Salt Lake City
GM Mike May is leading his family's century-old foundry to innovative new heights.
The motto at May Foundry is: "You're never more than 20 feet from a casting."
But while cast iron, steel, and metal might be omnipresent, it has something of an image problem.
"We're the big, nasty 'F' word," says May. "Nobody wants foundries."
The reputation is undeserved, he adds. Mike says that foundries are misunderstood. "It's actually a high-tech industry, but people view it as low-tech."
And May Foundry has been setting the pace for foundries in Utah for more than 100 years. Reuben May, Mike's great-grandfather, established the foundry in 1912. "He started out as a patternmaker for the rail industry," says Mike of Reuben. Reuben’s son, Jack, ran the foundry next, followed by grandson Mark.

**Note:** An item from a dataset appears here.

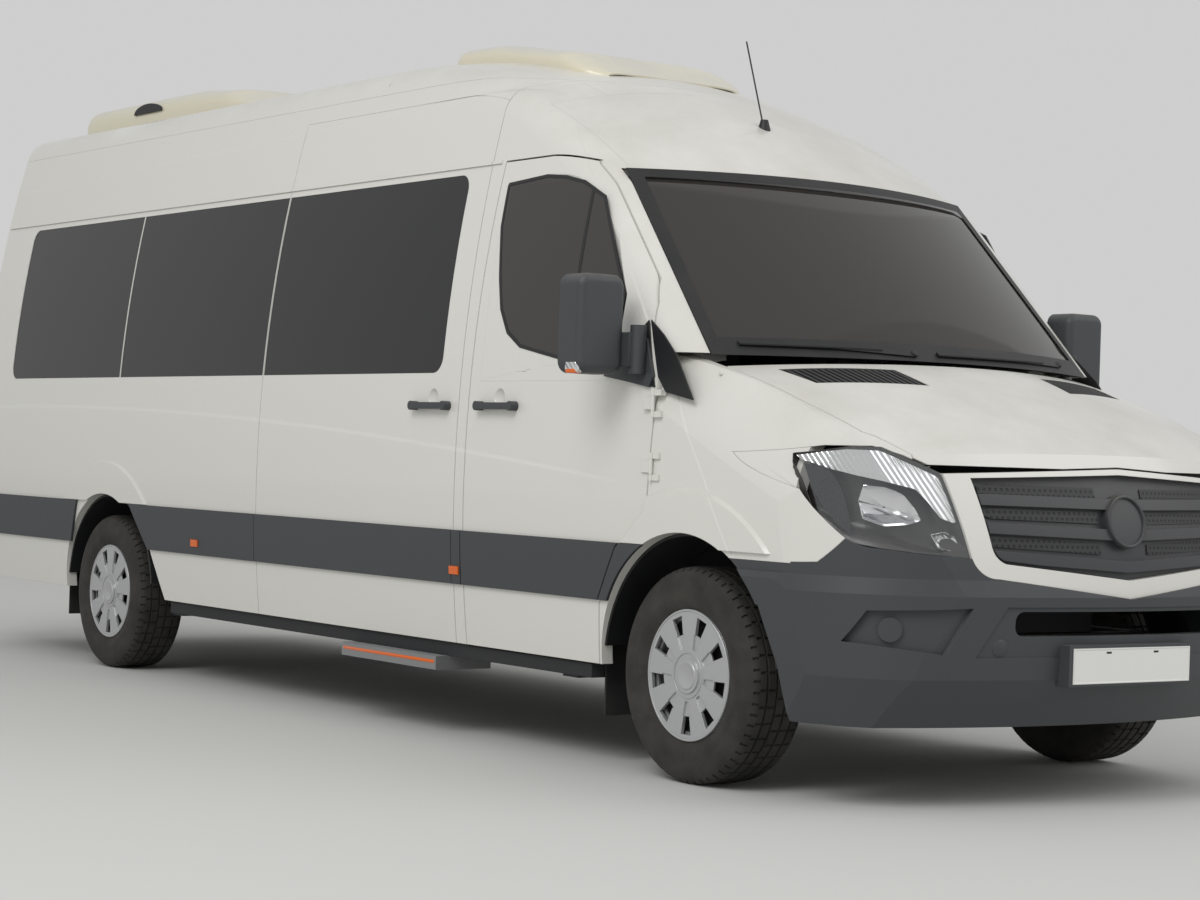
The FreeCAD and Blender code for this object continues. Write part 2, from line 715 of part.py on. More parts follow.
# Dent round the fog lamp blank, and the middle field with its air slot
FOG = [(-921, 512), (-877, 607), (-600, 621), (-675, 480)]
FOG_CENTRE = V(3271, -822, 552)
FOG_TURN = 38
FOG_R = 37
FOG_DEPTH = 12
MIDDLE = [(-579, 472), (-485, 625), (485, 625), (579, 472)]
SLOT = (-450, 450, 537, 612)
# Bumper's edge behind the front wheel, (X, Z)
FRONT_ARCH_EDGE = [(2600, 600), (2850, 600), (2935, 420), (2985, 200), (2500, 200)]
HOOD_GAP = 5.5


def across(path, gap=0):
    return grown(path, on_yz(2600), V(1000, 0, 0), gap)


def hood_zone(gap):
    side = [(x, y + gap) for x, y in HOOD_SIDE]
    front = 3130 + gap
    right = [(x, -y) for x, y in side]
    path = right + [(front, -780 - gap), (NOSE_X, -690), (NOSE_X, 690), (front, 780 + gap)]
    return prism(path + side[::-1], on_xy(HOOD_FRONT_Z - gap), V(0, 0, 500))


HOOD_REAR_R = 1900
HOOD_REAR_X = 2690


def cowl_line(offset):
    x = HOOD_REAR_X + offset
    return Part.makeCylinder(HOOD_REAR_R, 1000, V(x - HOOD_REAR_R, 0, 900), V(0, 0, 1))


def vent_path(gap):
    # Louvred field near the windscreen, (X, Y)
    return wire([(2593, -728), (2715, -331), (2874, -319), (2754, -696)],
                on_xy(HOOD_FRONT_Z)).makeOffset2D(gap, 2)


def vent_zone(gap):
    return Part.Face(vent_path(gap)).extrude(V(0, 0, 500))


def hood():
    shape = NOSE_SHELL.common(hood_zone(0)).cut(cowl_line(2))
    shape = shape.cut(across(SURROUND, HOOD_GAP)).cut(lamps_zone(HOOD_GAP))
    x, z = HOOD_PIVOT
    for side in SIDES:
        shape = shape.cut(on_side(vent_zone(SEAT_GAP), side))
        shape = shape.cut(rod(V(x, side * 900, z), V(x, side * 815, z), HOOD_PIN_R + SEAT_GAP))
    return shape


VENT_SLATS = 19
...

Over the years, the rail focus shifted as the materials changed. "We used to be just an iron shop," says Mike. "We started pouring steel in the '80s. Now we work with 80 types of metal."

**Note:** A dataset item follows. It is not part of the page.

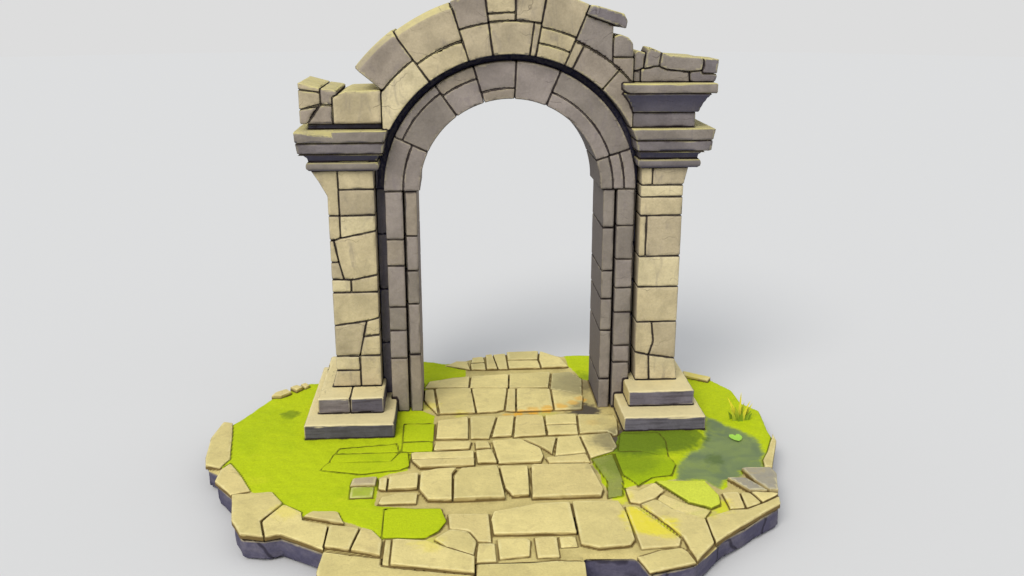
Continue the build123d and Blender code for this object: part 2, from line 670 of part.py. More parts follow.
# Beds of the jambs and their fillets, as shares of the height from the paving to the springing
jamb_joints = {
    "left": {"inner": (0.264, 0.50, 0.65, 0.805), "outer": (0.251, 0.381, 0.489, 0.675, 0.792),
             "fillet": (0.30, 0.55, 0.80)},
    "right": {"inner": (0.128, 0.36, 0.507, 0.636, 0.83), "outer": (0.21, 0.29, 0.447, 0.56, 0.69, 0.84),
              "fillet": (0.41, 0.575, 0.744)}}

# Voussoirs: first and last angle in degrees from the right springing, then foot and head above the
# ring's inner radius, where None is the ring's full thickness
inner_ring_layout = [
    (0, 18.8, 0, 97), (0, 18.8, 97, 180), (0, 18.8, 180, None),
    (18.8, 67.3, 0, 107), (18.8, 67.3, 107, None), (67.3, 87.5, 0, None),
    (87.5, 106.5, 0, 77), (87.5, 106.5, 77, None), (106.5, 125.3, 0, 180), (106.5, 125.3, 180, None),
    (125.3, 154.5, 0, 205), (125.3, 154.5, 205, None), (154.5, 180, 0, 125), (154.5, 180, 125, None)]
ruined_end_angle = 67.2
ruined_end_foot = 186
outer_lower_row = [
    (24, 48.5, 0, ruined_end_foot), (48.5, 63.7, 0, ruined_end_foot),
    (63.7, ruined_end_angle, 0, ruined_end_foot), (ruined_end_angle, 79.8, 0, 95),
    (ruined_end_angle, 79.8, 95, 205), (79.8, 82.3, 0, 230), (82.3, 97.5, 0, 230), (97.5, 107.6, 0, 225),
    (107.6, 126, 0, 150), (126, 156, 0, 188)]
outer_upper_row = [
    (ruined_end_angle, 79.8, 205, 450), (79.8, 88.6, 230, 432), (88.6, 97.5, 230, 285),
    (88.6, 97.5, 285, 440), (97.5, 107.6, 225, 428)]
hooded_stones = [(107.6, 126, 150, 421), (126, 141, 188, 440)]
recess_ring_joints = [0, 32, 61, 90, 120, 149, 180]

# Ruined right end of the upper row: a block, a flat cap on its sloping top and rubble beside it. The
# cap's outline starts from the block's upper left corner, the rubble's from the corner between the
# wall's inner end and the top slab
ruined_block_head = 378
ruined_block_end = 157
cap_outline = [(0, 0), (29, 66), (75, 61), (263, 7), (289, -43), (279, -98)]
cap_overhang = 34
rubble_outlines = [
    [(-157, 178), (-157, 316), (-110, 338), (-47, 315), (-13, 274), (-6, 178)],
    [(-157, 178), (-6, 178), (-6, -60), (-157, -60)]]


def inner_ring():
    """Voussoirs of the inner ring; the rows keep a fine clearance where their curved beds meet."""
    stones = []
    for start, end, foot, head in inner_ring_layout:
        low = intrados + foot + (row_clearance if foot else 0)
        high = inner_ring_outer if head is None else intrados + head
        stones.append(voussoir(start, end, low, high, -jamb_front, jamb_back, ring_arris))
    return stones


def recess_ring():
    """Thin set-back ring between the two orders, cut back from the shafts and the capitals."""
    depth = (-shaft_front, 2 * jamb_back)
    far = 2 * right.shaft_outer
    piers = [block(side.across(side.shaft_inner, far), depth, (0, capital_top)) for side in (left, right)]
    stones = []
    for start, end in zip(recess_ring_joints, recess_ring_joints[1:]):
        stone = voussoir(start, end, recess_ring_inner, recess_ring_outer, -recess_front, jamb_back)
        stones.append(stone - piers)
    return stones


def outer_order_bounds():
    """Room taken up by the masonry beside and below the outer order."""
    far = 4000
    depth = (-far, far)
    return [
        block((-far, -left_wall_inner + bedding_gap), depth, (0, left_wall_top + row_clearance)),
        block((right_wall_inner - bedding_gap, far), depth, (0, far)),
        block((-far, far), depth, (0, capital_top))]


def outer_ring(layout, hood=0):
    """Voussoirs of the outer order, cut against the walls and springing from the capitals."""
    bounds = outer_order_bounds()
    stones = []
    for start, end, foot, head in layout:
        low = outer_ring_inner + foot + (row_clearance if foot else 0)
        high = outer_ring_inner + head
        stone = voussoir(start, end, low, high, -outer_ring_front, jamb_back, ring_arris, hood)
        stones.append(stone - bounds)
    return stones


def ruined_end():
    """Block, cap stone and rubble at the ruined right end of the outer order's upper row."""
    corner = on_ring(outer_ring_inner + ruined_block_head, ruined_end_angle)
    cap = [(corner[0] + x, corner[1] + z) for x, z in cap_outline]
    cap_stone = wall_stone(cap, -outer_ring_front - cap_overhang, jamb_back, slab_arris)
    slope = (cap[-1][1] - cap[0][1]) / (cap[-1][0] - cap[0][0])
    end = right_wall_inner - ruined_block_end
    bed_radius = outer_ring_inner + ruined_end_foot
    reach = ring_cylinder(bed_radius + row_clearance, -2 * outer_ring_front, 2 * jamb_back)
    foot = on_ring(bed_radius, ruined_end_angle)
    outline = [foot, corner, (end, corner[1] + slope * (end - corner[0])), (end, spring_level)]
    ruined_block = wall_stone(outline, -outer_ring_front, jamb_back, ring_arris) - reach
    rubble = []
    for points in rubble_outlines:
        outline = [(right_wall_inner + x, top_slab_top + z) for x, z in points]
        rubble.append(wall_stone(outline, -outer_ring_front, jamb_back, slab_arris) - reach)
    return ruined_block, cap_stone, rubble


# Stones above the left capital, in shares of the wall's length and height, seen from the front
left_wall_layout = [
    [(0, 0), (0.09, 0), (0.265, 0.59), (0, 0.43)],
    [(0.09, 0), (0.405, 0), (0.405, 0.55), (0.265, 0.59)],
    [(0.405, 0), (1, 0), (1, 1), (0.56, 0.975), (0.47, 0.873), (0.405, 0.80)],
    [(0, 0.43), (0.265, 0.59), (0.265, 0.94), (0, 1.03)],
    [(0, 1.03), (0.265, 0.94), (0.265, 1.07), (0, 1.24)],
    [(0.265, 0.59), (0.405, 0.55), (0.405, 0.80), (0.47, 0.873), (0.46, 1.0), (0.265, 1.06)]]

# Broken stones on the right: face outline from the wall's inner end and the slab's top, then how far
# the stone is set back from the wall's front and how deep it is
ruin_layout = [
    ([(2, 0), (54, 0), (54, 92), (2, 80)], 30, 330),
    ([(54, 0), (410, 0), (405, 76), (240, 92), (182, 114), (148, 114), (74, 97), (54, 92)], 10, 480),
    ([(410, 0), (592, 0), (606, 36), (606, 58), (497, 60), (494, 84), (405, 76)], 4, 400),
    ([(2, 80), (54, 92), (74, 97), (88, 205), (28, 226), (2, 200)], 22, 280),
    ([(74, 97), (148, 114), (182, 114), (196, 212), (106, 250), (88, 205)], 2, 260),
    ([(182, 114), (240, 92), (405, 76), (494, 84), (504, 150), (486, 176), (268, 190), (196, 212)], 0, 420),
    ([(497, 60), (606, 58), (618, 162), (508, 170), (504, 150), (494, 84)], 6, 300)]


def left_wall():
    """Set-back bed course and the broken stones above the left capital."""
    bed_x = (-left_wall_outer + left_wall_bed_set_back, -left_wall_inner)
    bed_y = (-wall_front + left_wall_bed_set_back, wall_back)
    bed = block(bed_x, bed_y, (capital_top, left_wall_foot), slab_arris)
    x_range = (-left_wall_outer, -left_wall_inner)
    z_range = (left_wall_foot, left_wall_top)
    outlines = panel(left_wall_layout, x_range, z_range)
    return [bed], [wall_stone(points, -wall_front, wall_back, pier_arris) for points in outlines]


def right_wall():
    """Frieze block, hollow moulding and top slab over the right capital."""
    depth = (-wall_front, wall_back)
    frieze = block((right_wall_inner, right_wall_outer), depth, (capital_top, upper_cavetto_foot), slab_arris)
    head_depth = (-wall_front - upper_cavetto_front, wall_back + upper_cavetto_back)
    head_width = (right_wall_inner - upper_cavetto_sides[0], right_wall_outer + upper_cavetto_sides[1])
    foot_width = (right_wall_inner, right_wall_outer + upper_cavetto_foot_out)
    foot_depth = (-wall_front - upper_cavetto_foot_out, wall_back)
    z_range = (upper_cavetto_foot, top_slab_foot)
    moulding = moulded_block(
        (foot_width, foot_depth), (head_width, head_depth), z_range, "hollow", upper_hollow_depth)
    left_end = head_width[0] - top_slab_sides[0]
    right_end = head_width[1] + top_slab_sides[1]
    outline = [
        (left_end + top_slab_break_width, top_slab_foot), (right_end, top_slab_foot),
        (right_end, top_slab_top), (left_end, top_slab_top),
        (left_end, top_slab_foot + top_slab_break_height)]
    slab = wall_stone(outline, head_depth[0] - top_slab_front, head_depth[1], slab_arris)
    behind_face = (-outer_ring_front - row_clearance, 2 * wall_back)
    room = block((0, right_wall_inner), behind_face, (0, 2 * top_slab_top))
    return [frieze], [moulding - room], [slab - room]


def ruin_stones():
    """Broken stones left on top of the right pier."""
    stones = []
    for outline, set_back, depth in ruin_layout:
        points = [(right_wall_inner + x, top_slab_top + z) for x, z in outline]
        front = -wall_front + set_back
        stones.append(wall_stone(points, front, front + depth, slab_arris))
    return stones


# Grass blades: place, width, height and sideways lean
grass_blades = [
    ((1740, -640), 18, 235, 0), ((1718, -632), 20, 190, -80), ((1764, -652), 14, 150, 45),
    ((1800, -605), 14, 120, 60), ((1700, -660), 14, 110, -25)]
leaf_outline = [(1630, -862), (1585, -985), (1640, -1010), (1690, -900)]
leaf_thickness = 4


def plants():
    """Grass blades on the turf at the right shore and one leaf on the low wet ground."""
    solids = []
    for (x, y), width, height, lean in grass_blades:
        half = width / 2
        bend = (lean / 2, height / 2)
        points = [(-half, 0), (half, 0), (bend[0] + half, bend[1]), (lean, height), (bend[0] - half, bend[1])]
        blade = Polygon(*[(x + u, turf_top + v) for u, v in points], align=None)
        solids.append(extrude(Plane.XZ.offset(-y) * blade, amount=half, dir=(0, -1, 0)))
    leaf = Plane.XY.offset(rock_height + pool_bed_thickness) * Polygon(*leaf_outline, align=None)
    solids.append(extrude(leaf, amount=leaf_thickness, dir=(0, 0, 1)))
    return solids


def build_ground():
    """Nodes of the island, its turf and its slabs."""
    nodes = {
        "rock_base": rock(),
        "rim_slabs_left": slabs(rim_left),
        "rim_slabs_front": slabs(rim_front),
        "rim_slabs_right": slabs(rim_right),
        "leaning_slabs": slabs(leaning_slabs),
        "edge_stones_back": slabs(edge_stones_back),
        "ledge_stones": slabs(ledge_stones),
        "turf_ledges_left": slabs(turf_ledges_left, turf_thickness, turf_arris),
        "turf_slabs_right": slabs(turf_slabs_right, turf_thickness, turf_arris),
        "wet_ground": ground_slab(Polygon(*pool_outline, align=None), pool_bed_thickness),
        "plants": plants()}
    for side in (left, right):
        nodes["turf_" + side.name] = turf(side)
    for name, row in paving_rows.items():
        nodes[name] = slabs(row)
    return nodes


def build_pier(side, courses, members):
    """Nodes of one pier, from its base steps to its capital."""
    nodes = {}
    nodes[side.name + "_lower_step"], nodes[side.name + "_upper_step"] = base_steps(side)
    for stretch, stones in shaft(side, courses).items():
        nodes[side.name + "_shaft_" + stretch] = stones
    for member, solids in capital(side, members).items():
        nodes[side.name + "_" + member] = solids
    return nodes


def build_arch():
    """Nodes of the jambs and the rings of voussoirs."""
    nodes = {}
    for side in (left, right):
        inner, outer = jamb(side, jamb_joints[side.name]["inner"], jamb_joints[side.name]["outer"])
        nodes[side.name + "_jamb_inner_order"] = inner
        nodes[side.name + "_jamb_outer_order"] = outer
        nodes[side.name + "_recess_fillet"] = recess(side, jamb_joints[side.name]["fillet"])
    ruined_block, cap_stone, rubble = ruined_end()
    nodes["inner_ring"] = inner_ring()
    nodes["recess_ring"] = recess_ring()
    nodes["outer_ring_lower_row"] = outer_ring(outer_lower_row)
    nodes["outer_ring_upper_row"] = outer_ring(outer_upper_row) + outer_ring(hooded_stones, hood=hood_bevel)
    nodes["outer_ring_upper_row"].append(ruined_block)
    nodes["arch_cap_stone"] = [cap_stone]
    nodes["arch_rubble"] = rubble
    return nodes


def build_walls():
    """Nodes of the masonry above the two capitals."""
    bed, stones = left_wall()
    frieze, moulding, slab = right_wall()
    return {
        "left_wall_bed": bed,
        "left_wall_stones": stones,
        "right_frieze": frieze,
        "right_upper_cavetto": moulding,
        "right_top_slab": slab,
        "right_ruin_stones": ruin_stones()}


nodes = build_ground()
nodes.update(build_pier(left, left_shaft_courses, left_members))
nodes.update(build_pier(right, right_shaft_courses, right_members))
nodes.update(build_arch())
nodes.update(build_walls())
nodes["left_upper_slab"] = [chipped(slab) for slab in nodes["left_upper_slab"]]

os.makedirs("parts", exist_ok=True)
for name, shapes in nodes.items():
    solids = [solid for shape in shapes for solid in shape.solids()]
    node = solids[0] if len(solids) == 1 else Compound(solids)
    node.label = name
    export_step(node, "parts/" + name + ".step")
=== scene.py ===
"""Looks of a ruined stone gateway on an island of rock, turf and flagstones."""
import logging
import math
from collections.abc import Callable, Sequence
from dataclasses import dataclass, field
from enum import Enum

import bmesh
import bpy
import numpy as np
from mathutils import Euler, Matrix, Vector, noise
from mathutils.bvhtree import BVHTree


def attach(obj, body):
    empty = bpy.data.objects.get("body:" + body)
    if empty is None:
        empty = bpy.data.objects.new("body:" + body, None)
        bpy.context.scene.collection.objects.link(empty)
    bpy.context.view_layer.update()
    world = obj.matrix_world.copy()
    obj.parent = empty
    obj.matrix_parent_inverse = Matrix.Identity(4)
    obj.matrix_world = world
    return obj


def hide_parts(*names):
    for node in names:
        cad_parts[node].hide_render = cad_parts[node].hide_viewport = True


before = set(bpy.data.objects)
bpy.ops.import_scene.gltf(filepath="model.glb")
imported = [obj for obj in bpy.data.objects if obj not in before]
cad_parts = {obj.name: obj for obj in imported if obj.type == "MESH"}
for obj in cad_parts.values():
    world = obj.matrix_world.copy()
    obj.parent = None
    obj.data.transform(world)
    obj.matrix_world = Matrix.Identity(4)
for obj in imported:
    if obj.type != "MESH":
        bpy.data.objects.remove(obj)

log = logging.getLogger("gateway")
Colour = tuple[float, float, float]
Outline = tuple[tuple[float, float], ...]
Cell = tuple[int, int]
Socket = bpy.types.NodeSocket


def srgb(red: int, green: int, blue: int) -> Colour:
    """Linear colour of an 8-bit display colour.

    Args:
        red: Red from 0 to 255.
        green: Green from 0 to 255.
        blue: Blue from 0 to 255.

    Returns:
        The linear red, green and blue, from 0 to 1.
    """
    channels = []
    for value in (red, green, blue):
        share = value / 255
        channels.append(share / 12.92 if share <= 0.04045 else ((share + 0.055) / 1.055) ** 2.4)
    return channels[0], channels[1], channels[2]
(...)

The current May catalog includes next-generation materials like super-duplex stainless steel and ductile iron. "They're super wear-resistant and have high-strength properties," says Mike. The foundry is also home to a machine shop and full heat-treat facility.
The company's wide-ranging skill set is paralleled by a broad market. "Right now, we do everything from military to automotive, industrial, and agriculture," says Mike. "We're pretty diversified. That's been one of the keys to our success."
May Foundry's client roster include blue-chip names like Caterpillar and Barnes Aerospace. "There's been a lot more interest from bigger companies taking on work from small foundries like ours," says Mike.
The company's recent casting work has included diesel turbochargers for HT Turbo in Salt Lake and a number of formerly fabricated parts where casting saves money and time.
May utilizes 3D modeling and other cutting-edge processes before the metal is molten. "It simulated the actual pouring and calculates heat-transfer coefficients to the millisecond," says Mike. The technique allows engineers to solve problems before they happen. In conjunction with rapid prototyping and 3D printing, May is able to run a faster, more efficient, and more flexible operation.
Another highlight has been "onshoring” work back to the U.S. from China and other countries. Mike says the foundry is doing a lot of pump work that was recently going overseas, noting, "It's a lot easier to deal with people a couple states away instead of many time zones and a language away."
Growth has been fairly flat in recent years, and Mike isn't unhappy with May's sales plateau. "Our ability to stick around has been good," he says.
Consider that there are 2,700 foundries in the U.S. today. In 1990, there were three times that number.
Where other foundries have not fared well against these headwinds, May Foundry has succeeded by simply doing what it does best -- for more than a century.
Challenges: "Just continue working on our health and safety practices," says Mike. "We're using top-notch environmental controls and top-of-the-line public safety."
Opportunities: There's plenty more work to be reshored back from China, notes Mike, as well as more opportunity in the automotive aftermarket. "Everybody seems to be building cars with smaller engines, so you need things like turbochargers."
Needs: Skilled talent. Mike says May Foundry is always on the lookout for "qualified mechanics, CAD designers, and foundry workers."